Under the terms of the employment contract, striking workers were reportedly not allowed to talk to the media. However, they did speak with each other, in front of journalists.

"It felt amazing to walk out together," one worker said to another. "Walking down the middle of that store, with so many of us, the energy was absolutely amazing."

"We were so lucky that we as a team have been able to band together so strongly about this," continued the worker. "I can only hope that this happens again in every Apple store around the world."

Ex-Apple Store employee and now Australian Member of Parliament Stephen Bates joined the picket line and said that working conditions were key to the union's dispute with Apple.

"You're supposed to be available seven days a week and even though you're hired as part-time or full-time, your roster can change at the last minute, the day before you're supposed to go in," he said.

"You can get your shifts cut short, extended, and [you are] basically treated like a casual worker," he continued, "but you don't get that casual loading, which is exactly why we have casual loading because you're supposed to be compensated for the flexibility."

Australia Apple Store staff have several unions they are eligible for, with RAFFWU being just one. RAFFWU membership is around 150 staff out of the country's approximately 4,000 Apple retail workers.

Following Tuesday's strike, RAFFU members are planning further industrial action, this time for 24 hours on Saturday, October 22, 2022.

Read on AppleInsider

Comments

  • Reply 1 of 5
    badmonkbadmonk Posts: 1,320member
    "You're supposed to be available seven days a week and even though you're hired as part-time or full-time, your roster can change at the last minute, the day before you're supposed to go in," he said.

    "You can get your shifts cut short, extended, and [you are] basically treated like a casual worker," he continued, "but you don't get that casual loading, which is exactly why we have casual loading because you're supposed to be compensated for the flexibility."

    Sounds like healthcare workers, especially RNs.  

    Welcome to the real world.  I cannot speak to the real world experience of an AS retail worker but it seems like a fairly cush job, though dealing with customer complaints must suck.
    watto_cobra
  • Reply 2 of 5
    sbdudesbdude Posts: 277member
    I wonder who's forcing these people to work retail? I worked at Best Buy (in the Geek Squad, no less) for two years while in college, and I've been an engineer for the last 17. Retail is not a career; it's a stepping stone. Stop expecting life to be easy.
    watto_cobra
  • Reply 3 of 5
    JFC_PAJFC_PA Posts: 938member
    Three stores is “historic”? Makes one wonder if anything else stated isn’t far out hyperbole?

    the scheduling isn’t convenient? Try another job. 
    watto_cobra
  • Reply 4 of 5
    laytechlaytech Posts: 339member
    If you read the union's argument why not to vote yes, the wording is sour, bitter and aimed at exaggerating their claims. I am not disputing some of the issues raised around leave and shift notification and the salaries don't look super generous (but then I have zero idea what other retailers pay) but this is also totally excluding other benefits they receive. 

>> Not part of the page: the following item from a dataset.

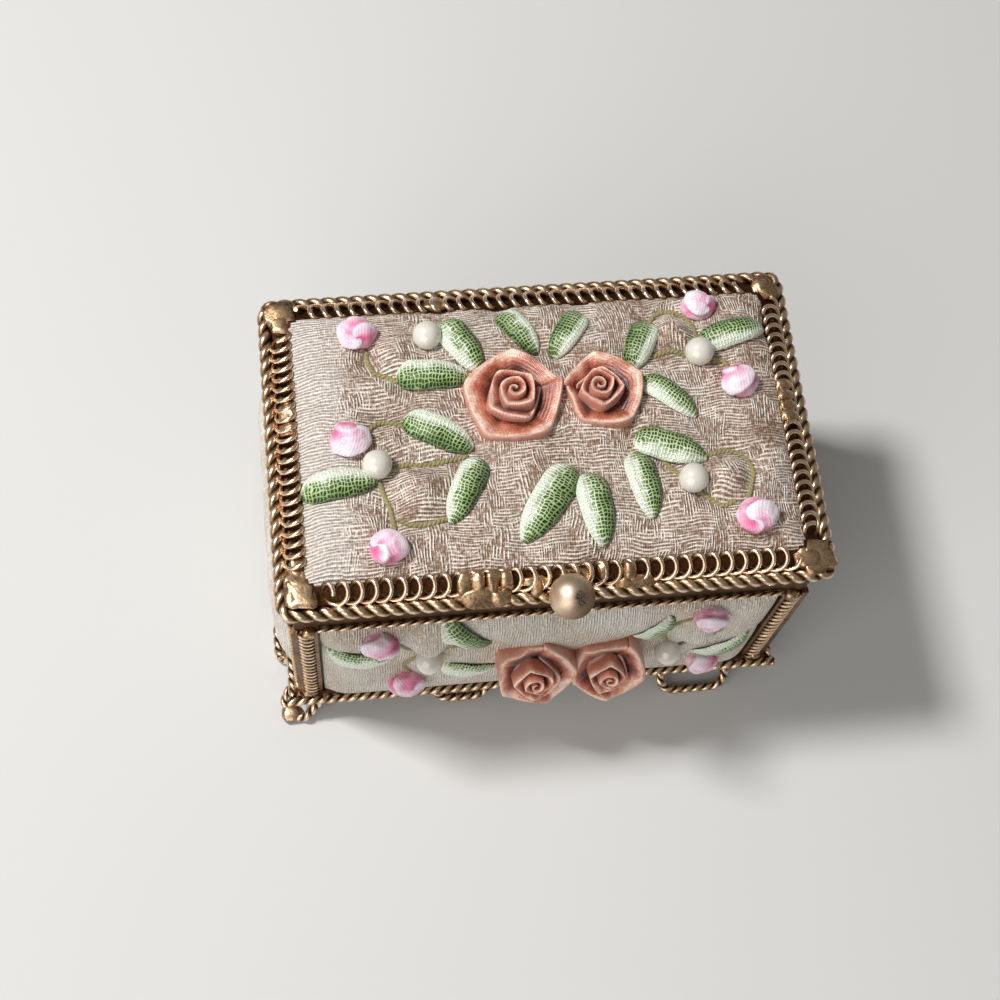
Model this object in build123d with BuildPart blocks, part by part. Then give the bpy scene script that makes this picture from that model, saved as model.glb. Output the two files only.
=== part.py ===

    Once again, the unions seem to be trying to justify their existence. At the end of the day, people will vote with their feet, if its not a good place to work and you are not remunerated well enough, people simply will not work there. Period. 
    watto_cobra
  • Reply 5 of 5
    The usual ignorant comments by Americans who are prone to pontificate on matters outside their little world. There’s a labour shortage for retail workers in Australia and Apple Australia is having problems keeping and getting staff under the conditions and pay being offered by Apple Australia. Of course Apple Australia has to jump through the hoops of Apple HQ despite different local conditions. 

    Those who went on strike have been represented by RAFFWU in talks for a new agreement to replace the zombie deal that  cuts conditions and wages below the minimum specified by the award.

    There have been 18 meetings in 10 weeks, but the union said Apple still refused to guarantee minimum conditions.

    Apple is not going to have it so easy in Australia as it has in the US. f the new deal goes through, then it will apply to all Apple stores in Australia and not the one by one joke in the US. Maybe staff in ÚS Apple shops will be encouraged to demand their slice of the Apple profit rather than just the senior executives getting all the cream.